Dataset excerpt:
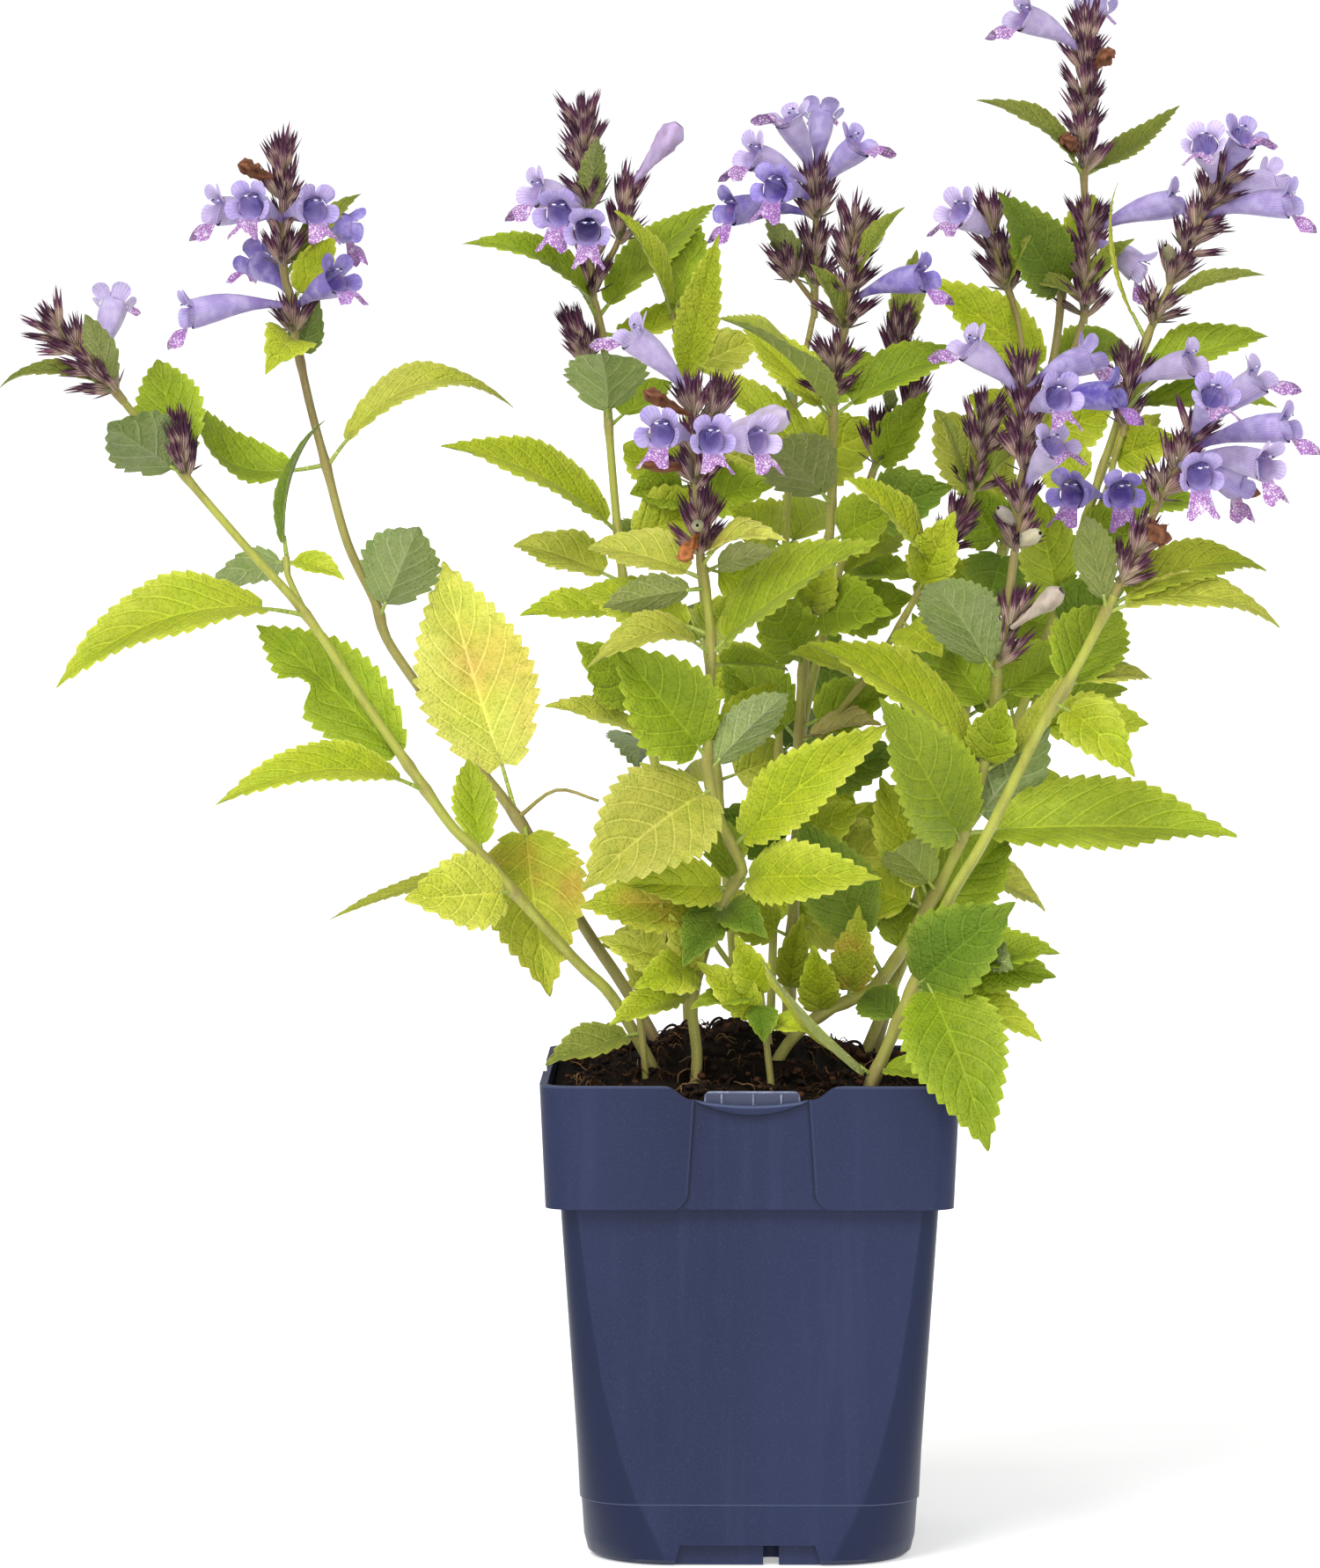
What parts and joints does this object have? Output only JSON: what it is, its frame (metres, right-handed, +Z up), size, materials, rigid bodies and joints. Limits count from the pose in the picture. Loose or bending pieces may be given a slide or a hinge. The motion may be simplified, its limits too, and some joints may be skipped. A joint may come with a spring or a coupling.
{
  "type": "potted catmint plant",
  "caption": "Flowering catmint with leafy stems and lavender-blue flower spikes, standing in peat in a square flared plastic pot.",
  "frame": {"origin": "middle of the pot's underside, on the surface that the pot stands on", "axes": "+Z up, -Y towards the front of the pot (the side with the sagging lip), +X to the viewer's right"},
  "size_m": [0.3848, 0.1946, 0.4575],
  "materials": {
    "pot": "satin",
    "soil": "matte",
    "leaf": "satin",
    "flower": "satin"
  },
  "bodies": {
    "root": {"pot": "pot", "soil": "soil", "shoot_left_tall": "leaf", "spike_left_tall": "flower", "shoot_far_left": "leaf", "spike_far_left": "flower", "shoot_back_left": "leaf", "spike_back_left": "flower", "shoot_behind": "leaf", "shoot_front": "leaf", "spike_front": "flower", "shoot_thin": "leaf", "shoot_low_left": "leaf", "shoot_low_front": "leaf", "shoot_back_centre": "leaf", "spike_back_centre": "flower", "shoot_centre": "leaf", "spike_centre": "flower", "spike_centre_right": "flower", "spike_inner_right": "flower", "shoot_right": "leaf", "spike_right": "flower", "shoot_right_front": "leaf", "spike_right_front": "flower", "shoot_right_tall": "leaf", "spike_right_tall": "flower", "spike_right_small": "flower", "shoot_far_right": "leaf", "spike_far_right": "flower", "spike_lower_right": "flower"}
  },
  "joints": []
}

What to work on: Using the listing above, pull out all lines that hold the word "bodies".

Response to the exercise:
What parts and joints does this object have? Output only JSON: what it is, its frame (metres, right-handed, +Z up), size, materials, rigid bodies and joints. Limits count from the pose in the picture. Loose or bending pieces may be given a slide or a hinge. The motion may be simplified, its limits too, and some joints may be skipped. A joint may come with a spring or a coupling.
  "bodies": {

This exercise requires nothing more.